- _STORED RECORDS_
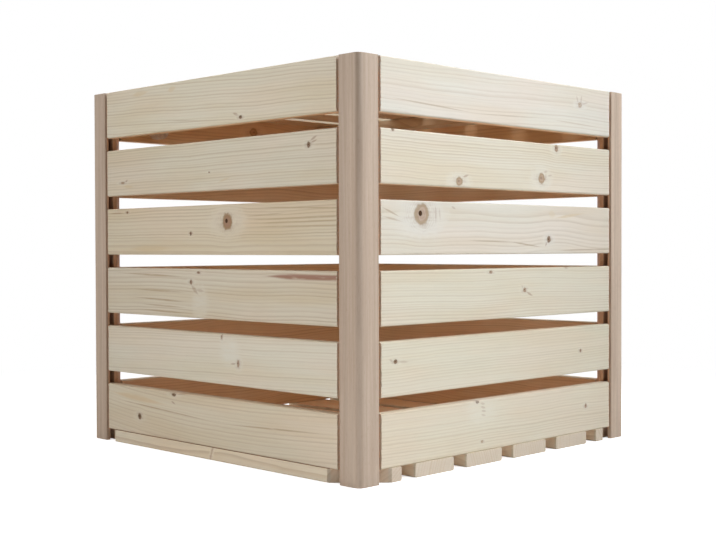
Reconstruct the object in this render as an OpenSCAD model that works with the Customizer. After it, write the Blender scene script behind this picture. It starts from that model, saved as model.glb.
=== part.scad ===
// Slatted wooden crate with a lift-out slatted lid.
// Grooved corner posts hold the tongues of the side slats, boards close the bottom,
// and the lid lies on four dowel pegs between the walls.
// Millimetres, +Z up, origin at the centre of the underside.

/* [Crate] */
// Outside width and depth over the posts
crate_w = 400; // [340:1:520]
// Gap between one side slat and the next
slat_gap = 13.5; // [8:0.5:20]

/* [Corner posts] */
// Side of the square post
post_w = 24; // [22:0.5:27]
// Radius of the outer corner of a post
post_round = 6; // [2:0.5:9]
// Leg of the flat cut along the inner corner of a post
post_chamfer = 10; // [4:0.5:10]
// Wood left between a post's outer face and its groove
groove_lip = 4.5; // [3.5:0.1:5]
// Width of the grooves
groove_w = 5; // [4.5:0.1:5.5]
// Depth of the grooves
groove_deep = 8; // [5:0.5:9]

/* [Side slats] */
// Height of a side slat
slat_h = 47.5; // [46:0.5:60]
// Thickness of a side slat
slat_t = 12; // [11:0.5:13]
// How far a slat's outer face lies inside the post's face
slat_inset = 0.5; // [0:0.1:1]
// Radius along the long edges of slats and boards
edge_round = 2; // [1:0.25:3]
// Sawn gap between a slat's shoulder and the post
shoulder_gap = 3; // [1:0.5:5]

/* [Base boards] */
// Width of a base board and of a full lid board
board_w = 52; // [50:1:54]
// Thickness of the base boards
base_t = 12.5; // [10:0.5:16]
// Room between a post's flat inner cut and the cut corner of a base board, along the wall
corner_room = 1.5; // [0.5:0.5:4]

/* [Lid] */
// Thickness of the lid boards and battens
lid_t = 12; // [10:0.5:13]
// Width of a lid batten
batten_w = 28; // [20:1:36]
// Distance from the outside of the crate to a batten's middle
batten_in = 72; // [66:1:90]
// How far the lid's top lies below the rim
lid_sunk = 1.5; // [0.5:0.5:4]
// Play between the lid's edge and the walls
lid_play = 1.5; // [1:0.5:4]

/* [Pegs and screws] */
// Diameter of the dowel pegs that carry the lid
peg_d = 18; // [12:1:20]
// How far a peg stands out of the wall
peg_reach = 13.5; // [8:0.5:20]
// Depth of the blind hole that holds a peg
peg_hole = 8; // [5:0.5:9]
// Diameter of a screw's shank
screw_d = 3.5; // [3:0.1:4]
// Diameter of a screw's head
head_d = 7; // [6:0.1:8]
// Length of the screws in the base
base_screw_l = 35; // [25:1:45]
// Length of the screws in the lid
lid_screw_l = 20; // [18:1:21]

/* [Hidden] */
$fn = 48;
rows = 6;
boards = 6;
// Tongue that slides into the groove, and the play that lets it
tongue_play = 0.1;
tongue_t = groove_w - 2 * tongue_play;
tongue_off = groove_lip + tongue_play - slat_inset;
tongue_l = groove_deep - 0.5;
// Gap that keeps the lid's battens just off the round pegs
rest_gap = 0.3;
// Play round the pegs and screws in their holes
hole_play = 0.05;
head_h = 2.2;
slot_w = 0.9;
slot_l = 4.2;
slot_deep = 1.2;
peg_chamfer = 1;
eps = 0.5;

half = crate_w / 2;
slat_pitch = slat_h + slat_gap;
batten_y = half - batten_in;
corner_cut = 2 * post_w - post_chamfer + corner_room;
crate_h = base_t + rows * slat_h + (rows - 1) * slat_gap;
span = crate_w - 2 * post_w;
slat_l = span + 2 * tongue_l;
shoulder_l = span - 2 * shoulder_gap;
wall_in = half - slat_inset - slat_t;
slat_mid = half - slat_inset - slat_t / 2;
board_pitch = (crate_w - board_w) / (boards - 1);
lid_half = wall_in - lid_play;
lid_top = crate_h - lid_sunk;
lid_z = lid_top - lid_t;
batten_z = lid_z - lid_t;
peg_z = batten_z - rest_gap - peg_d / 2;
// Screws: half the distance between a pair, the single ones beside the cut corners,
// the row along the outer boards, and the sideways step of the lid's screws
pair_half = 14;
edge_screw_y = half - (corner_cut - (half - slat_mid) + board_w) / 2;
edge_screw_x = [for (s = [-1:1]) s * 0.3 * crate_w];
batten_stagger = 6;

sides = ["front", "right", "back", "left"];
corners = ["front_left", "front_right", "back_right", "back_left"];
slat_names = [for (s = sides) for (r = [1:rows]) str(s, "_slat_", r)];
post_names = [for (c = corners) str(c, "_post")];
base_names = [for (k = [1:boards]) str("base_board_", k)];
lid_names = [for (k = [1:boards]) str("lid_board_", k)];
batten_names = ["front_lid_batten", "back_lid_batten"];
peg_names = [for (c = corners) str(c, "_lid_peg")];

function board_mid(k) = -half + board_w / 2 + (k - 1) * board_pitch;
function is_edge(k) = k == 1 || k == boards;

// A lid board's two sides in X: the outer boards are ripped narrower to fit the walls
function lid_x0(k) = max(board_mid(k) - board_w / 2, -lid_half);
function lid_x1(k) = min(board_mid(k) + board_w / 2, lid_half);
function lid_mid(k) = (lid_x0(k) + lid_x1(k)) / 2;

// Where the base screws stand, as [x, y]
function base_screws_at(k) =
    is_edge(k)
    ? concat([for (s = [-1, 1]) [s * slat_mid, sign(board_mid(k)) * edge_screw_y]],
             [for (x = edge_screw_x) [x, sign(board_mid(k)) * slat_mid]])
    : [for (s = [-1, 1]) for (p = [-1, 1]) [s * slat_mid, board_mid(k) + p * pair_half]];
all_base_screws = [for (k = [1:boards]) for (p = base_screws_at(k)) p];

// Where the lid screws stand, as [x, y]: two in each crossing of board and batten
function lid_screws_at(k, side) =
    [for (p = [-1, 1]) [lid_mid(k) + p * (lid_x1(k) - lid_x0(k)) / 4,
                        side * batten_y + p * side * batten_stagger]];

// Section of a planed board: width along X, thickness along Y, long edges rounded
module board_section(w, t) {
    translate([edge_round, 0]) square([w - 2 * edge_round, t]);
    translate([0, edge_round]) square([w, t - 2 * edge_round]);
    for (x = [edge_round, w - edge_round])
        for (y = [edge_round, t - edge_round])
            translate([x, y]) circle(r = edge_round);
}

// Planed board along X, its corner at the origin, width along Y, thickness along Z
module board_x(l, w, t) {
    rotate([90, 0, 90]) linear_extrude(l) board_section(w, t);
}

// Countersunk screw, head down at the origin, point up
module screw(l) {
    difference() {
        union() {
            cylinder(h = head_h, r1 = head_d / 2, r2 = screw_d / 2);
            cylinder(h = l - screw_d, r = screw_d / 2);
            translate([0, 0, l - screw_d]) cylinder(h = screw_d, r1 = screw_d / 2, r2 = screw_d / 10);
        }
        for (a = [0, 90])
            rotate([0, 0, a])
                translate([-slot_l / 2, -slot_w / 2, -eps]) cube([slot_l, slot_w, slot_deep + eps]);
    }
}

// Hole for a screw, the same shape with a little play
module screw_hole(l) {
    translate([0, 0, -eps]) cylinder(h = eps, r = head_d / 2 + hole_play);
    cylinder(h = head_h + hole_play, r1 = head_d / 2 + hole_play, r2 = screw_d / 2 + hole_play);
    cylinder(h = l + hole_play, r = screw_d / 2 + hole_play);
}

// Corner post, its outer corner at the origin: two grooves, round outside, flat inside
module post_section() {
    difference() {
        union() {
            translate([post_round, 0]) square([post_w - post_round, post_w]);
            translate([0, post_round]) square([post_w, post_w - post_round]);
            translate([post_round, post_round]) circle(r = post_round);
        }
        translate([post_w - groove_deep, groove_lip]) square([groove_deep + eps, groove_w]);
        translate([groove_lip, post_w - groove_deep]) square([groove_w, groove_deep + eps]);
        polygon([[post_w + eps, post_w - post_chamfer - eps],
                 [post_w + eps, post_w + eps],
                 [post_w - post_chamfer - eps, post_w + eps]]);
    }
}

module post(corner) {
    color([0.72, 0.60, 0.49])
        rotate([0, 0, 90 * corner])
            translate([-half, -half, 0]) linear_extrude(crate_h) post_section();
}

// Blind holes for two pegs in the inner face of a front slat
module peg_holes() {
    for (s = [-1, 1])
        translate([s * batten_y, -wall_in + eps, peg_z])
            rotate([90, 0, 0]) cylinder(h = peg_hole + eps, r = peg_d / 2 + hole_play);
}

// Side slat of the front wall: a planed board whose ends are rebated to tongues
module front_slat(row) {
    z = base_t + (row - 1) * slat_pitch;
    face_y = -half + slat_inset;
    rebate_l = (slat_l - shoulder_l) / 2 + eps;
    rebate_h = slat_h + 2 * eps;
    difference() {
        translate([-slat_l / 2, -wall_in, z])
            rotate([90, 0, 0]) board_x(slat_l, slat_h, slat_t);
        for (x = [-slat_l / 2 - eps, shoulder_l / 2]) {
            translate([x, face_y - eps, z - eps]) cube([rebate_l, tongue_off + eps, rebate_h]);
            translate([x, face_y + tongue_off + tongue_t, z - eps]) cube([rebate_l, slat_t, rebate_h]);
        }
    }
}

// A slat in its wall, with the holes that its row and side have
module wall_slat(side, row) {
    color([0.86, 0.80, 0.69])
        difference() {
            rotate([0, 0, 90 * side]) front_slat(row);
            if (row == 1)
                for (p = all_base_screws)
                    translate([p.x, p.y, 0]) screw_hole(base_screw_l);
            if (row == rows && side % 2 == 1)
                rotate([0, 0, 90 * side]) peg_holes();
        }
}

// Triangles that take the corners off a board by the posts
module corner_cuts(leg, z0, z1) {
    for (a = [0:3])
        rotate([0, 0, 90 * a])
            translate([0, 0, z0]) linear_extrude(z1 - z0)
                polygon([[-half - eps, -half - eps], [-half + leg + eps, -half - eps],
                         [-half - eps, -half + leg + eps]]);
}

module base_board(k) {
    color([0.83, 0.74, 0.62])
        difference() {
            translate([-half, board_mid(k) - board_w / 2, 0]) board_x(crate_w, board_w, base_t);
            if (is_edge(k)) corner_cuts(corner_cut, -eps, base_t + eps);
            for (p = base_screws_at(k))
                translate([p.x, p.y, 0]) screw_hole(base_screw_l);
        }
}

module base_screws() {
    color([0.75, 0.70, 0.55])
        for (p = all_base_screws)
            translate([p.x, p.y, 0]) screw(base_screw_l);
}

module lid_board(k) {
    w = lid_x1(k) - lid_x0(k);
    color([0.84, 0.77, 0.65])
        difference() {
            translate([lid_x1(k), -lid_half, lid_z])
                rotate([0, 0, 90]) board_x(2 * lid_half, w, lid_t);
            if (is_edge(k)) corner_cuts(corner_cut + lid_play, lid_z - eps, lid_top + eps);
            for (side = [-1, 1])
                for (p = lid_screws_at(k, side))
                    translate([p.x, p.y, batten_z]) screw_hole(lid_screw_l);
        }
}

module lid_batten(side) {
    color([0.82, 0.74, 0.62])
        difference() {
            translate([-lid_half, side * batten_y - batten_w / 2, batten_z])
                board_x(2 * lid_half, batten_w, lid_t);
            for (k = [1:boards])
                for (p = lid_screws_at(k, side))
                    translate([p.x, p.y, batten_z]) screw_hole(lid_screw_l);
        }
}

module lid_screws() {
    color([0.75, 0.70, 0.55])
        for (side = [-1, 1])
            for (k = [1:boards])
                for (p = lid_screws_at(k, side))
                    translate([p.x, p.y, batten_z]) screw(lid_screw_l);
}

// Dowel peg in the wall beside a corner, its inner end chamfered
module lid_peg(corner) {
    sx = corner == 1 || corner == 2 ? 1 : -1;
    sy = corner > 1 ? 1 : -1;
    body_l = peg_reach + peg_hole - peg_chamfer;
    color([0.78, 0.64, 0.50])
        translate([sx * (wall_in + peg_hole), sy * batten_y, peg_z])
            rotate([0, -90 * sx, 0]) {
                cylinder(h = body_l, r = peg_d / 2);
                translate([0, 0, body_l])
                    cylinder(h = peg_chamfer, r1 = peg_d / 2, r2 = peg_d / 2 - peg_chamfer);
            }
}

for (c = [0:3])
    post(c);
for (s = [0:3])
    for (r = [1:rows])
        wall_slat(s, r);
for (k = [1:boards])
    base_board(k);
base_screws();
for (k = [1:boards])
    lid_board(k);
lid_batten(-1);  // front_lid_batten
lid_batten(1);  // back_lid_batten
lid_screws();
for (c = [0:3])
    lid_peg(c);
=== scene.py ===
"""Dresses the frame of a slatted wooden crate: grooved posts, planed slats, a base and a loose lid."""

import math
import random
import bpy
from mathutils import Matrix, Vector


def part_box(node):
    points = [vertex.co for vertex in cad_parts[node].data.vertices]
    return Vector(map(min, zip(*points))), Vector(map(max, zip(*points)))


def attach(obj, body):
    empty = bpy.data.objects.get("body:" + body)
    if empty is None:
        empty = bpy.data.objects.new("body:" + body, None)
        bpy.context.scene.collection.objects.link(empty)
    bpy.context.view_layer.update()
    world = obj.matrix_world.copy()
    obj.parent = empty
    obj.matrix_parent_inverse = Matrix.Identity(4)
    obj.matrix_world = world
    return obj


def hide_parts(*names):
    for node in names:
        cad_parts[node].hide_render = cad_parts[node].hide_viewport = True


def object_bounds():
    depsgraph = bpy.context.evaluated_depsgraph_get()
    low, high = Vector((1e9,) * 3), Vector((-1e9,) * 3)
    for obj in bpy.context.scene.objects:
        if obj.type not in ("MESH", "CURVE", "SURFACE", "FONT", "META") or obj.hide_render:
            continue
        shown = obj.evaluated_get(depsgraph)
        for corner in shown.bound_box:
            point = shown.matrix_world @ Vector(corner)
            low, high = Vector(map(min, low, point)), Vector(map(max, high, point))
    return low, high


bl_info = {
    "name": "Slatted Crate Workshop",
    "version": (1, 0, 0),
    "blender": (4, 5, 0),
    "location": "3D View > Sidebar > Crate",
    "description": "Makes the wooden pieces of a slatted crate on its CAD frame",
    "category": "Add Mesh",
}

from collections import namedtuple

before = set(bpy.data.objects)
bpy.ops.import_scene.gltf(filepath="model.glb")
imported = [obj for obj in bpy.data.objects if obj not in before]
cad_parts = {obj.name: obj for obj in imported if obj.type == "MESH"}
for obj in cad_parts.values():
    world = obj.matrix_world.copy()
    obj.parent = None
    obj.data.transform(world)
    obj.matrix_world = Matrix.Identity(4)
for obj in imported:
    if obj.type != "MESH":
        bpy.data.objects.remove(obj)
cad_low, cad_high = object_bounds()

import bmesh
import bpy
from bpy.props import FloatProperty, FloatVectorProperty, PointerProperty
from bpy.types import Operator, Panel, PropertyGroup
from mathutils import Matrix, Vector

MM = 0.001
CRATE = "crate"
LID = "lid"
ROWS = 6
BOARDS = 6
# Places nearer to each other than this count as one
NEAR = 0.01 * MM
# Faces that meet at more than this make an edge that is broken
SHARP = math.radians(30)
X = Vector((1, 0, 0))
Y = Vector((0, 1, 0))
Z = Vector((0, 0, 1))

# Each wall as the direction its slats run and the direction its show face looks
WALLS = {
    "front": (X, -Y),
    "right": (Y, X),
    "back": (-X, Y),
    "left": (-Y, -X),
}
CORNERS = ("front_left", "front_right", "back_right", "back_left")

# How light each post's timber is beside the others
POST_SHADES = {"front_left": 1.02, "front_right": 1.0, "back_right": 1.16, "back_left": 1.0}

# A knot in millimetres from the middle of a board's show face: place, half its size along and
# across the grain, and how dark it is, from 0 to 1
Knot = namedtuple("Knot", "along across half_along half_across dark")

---

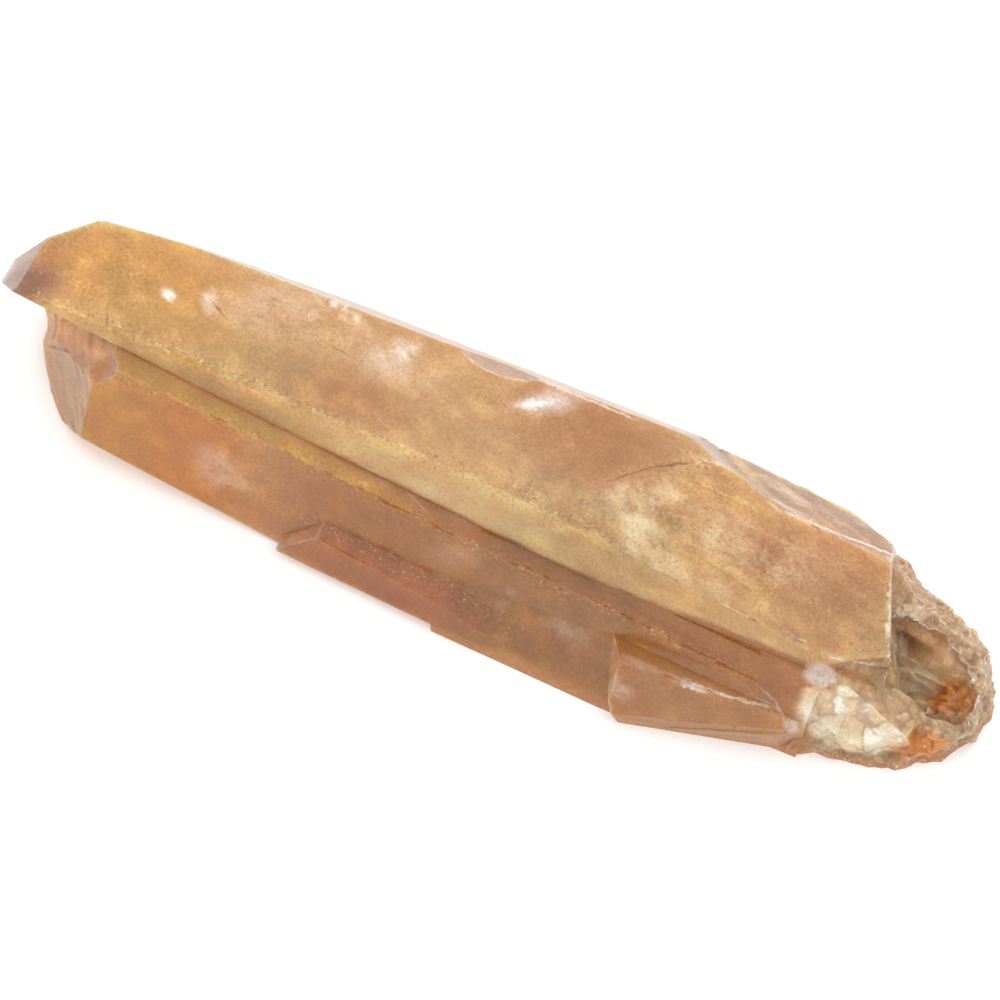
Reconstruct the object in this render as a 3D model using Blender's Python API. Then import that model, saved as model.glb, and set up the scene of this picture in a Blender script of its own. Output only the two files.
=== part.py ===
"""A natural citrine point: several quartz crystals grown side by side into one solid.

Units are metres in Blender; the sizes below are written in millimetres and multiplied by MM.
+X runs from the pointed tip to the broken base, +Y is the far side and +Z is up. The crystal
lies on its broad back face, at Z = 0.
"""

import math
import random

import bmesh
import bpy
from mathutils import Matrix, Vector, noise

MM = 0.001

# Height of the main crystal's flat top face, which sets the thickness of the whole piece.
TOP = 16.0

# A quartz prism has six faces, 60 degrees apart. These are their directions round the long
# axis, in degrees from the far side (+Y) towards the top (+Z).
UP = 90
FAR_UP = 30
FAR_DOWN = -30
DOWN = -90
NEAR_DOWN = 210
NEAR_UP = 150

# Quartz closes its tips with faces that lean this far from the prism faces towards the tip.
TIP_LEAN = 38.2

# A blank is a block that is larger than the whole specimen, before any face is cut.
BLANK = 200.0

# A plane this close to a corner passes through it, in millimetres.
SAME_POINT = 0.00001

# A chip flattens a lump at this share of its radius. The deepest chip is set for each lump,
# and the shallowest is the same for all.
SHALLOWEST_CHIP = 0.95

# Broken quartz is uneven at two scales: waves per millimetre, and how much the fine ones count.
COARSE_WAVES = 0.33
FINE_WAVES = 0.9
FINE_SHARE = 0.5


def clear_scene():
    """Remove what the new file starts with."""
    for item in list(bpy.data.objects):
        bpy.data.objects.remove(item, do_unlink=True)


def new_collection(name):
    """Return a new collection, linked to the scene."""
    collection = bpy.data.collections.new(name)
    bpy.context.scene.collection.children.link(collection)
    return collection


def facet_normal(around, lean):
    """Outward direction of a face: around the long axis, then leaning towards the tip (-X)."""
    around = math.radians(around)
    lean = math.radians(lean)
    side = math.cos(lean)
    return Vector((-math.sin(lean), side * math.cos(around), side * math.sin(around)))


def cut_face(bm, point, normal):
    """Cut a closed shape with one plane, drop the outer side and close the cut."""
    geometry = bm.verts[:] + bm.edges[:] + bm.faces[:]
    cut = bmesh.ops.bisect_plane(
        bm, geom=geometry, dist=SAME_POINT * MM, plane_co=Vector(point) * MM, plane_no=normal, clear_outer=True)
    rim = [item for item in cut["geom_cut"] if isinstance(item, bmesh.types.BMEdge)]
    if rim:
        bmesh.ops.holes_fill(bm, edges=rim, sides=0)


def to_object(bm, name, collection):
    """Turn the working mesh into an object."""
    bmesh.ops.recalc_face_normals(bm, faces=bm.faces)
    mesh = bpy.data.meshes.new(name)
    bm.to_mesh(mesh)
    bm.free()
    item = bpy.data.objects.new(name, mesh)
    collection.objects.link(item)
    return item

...

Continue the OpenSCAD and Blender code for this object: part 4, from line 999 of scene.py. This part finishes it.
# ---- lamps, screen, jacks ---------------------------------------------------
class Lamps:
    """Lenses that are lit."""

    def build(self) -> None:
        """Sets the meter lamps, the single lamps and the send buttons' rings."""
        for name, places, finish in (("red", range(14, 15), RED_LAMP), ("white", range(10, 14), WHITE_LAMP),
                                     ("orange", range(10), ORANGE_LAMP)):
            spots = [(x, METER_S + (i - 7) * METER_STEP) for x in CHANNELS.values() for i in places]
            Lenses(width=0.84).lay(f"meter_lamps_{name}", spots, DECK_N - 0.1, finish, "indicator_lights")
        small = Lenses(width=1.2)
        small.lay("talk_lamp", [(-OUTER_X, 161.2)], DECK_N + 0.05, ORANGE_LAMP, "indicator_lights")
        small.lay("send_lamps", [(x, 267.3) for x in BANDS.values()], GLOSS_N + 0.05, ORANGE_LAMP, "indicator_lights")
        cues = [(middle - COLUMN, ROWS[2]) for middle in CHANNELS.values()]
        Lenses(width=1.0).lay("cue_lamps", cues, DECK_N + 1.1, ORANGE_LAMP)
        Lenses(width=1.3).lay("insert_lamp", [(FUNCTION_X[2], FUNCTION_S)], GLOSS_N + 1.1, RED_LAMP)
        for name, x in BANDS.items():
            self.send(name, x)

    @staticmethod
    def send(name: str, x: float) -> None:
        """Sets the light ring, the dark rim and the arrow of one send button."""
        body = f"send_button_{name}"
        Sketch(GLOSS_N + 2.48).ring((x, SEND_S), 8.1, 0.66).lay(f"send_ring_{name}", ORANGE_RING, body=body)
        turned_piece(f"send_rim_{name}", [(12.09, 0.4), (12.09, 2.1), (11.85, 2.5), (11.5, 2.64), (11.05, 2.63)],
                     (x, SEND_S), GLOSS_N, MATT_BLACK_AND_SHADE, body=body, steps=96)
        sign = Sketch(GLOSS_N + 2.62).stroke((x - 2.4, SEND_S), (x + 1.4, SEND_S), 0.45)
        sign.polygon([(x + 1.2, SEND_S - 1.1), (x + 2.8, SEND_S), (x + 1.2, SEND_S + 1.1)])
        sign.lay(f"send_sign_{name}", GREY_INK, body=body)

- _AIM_
From the entries above, give again exactly the lines running from the line with "low, high = Vector((1e9,)" to the line with "cad_low, cad_high = object_bounds()"; include both of those lines.

- _ANSWER TO THIS EXERCISE_
    low, high = Vector((1e9,) * 3), Vector((-1e9,) * 3)
    for obj in bpy.context.scene.objects:
        if obj.type not in ("MESH", "CURVE", "SURFACE", "FONT", "META") or obj.hide_render:
            continue
        shown = obj.evaluated_get(depsgraph)
        for corner in shown.bound_box:
            point = shown.matrix_world @ Vector(corner)
            low, high = Vector(map(min, low, point)), Vector(map(max, high, point))
    return low, high


bl_info = {
    "name": "Slatted Crate Workshop",
    "version": (1, 0, 0),
    "blender": (4, 5, 0),
    "location": "3D View > Sidebar > Crate",
    "description": "Makes the wooden pieces of a slatted crate on its CAD frame",
    "category": "Add Mesh",
}

from collections import namedtuple

before = set(bpy.data.objects)
bpy.ops.import_scene.gltf(filepath="model.glb")
imported = [obj for obj in bpy.data.objects if obj not in before]
cad_parts = {obj.name: obj for obj in imported if obj.type == "MESH"}
for obj in cad_parts.values():
    world = obj.matrix_world.copy()
    obj.parent = None
    obj.data.transform(world)
    obj.matrix_world = Matrix.Identity(4)
for obj in imported:
    if obj.type != "MESH":
        bpy.data.objects.remove(obj)
cad_low, cad_high = object_bounds()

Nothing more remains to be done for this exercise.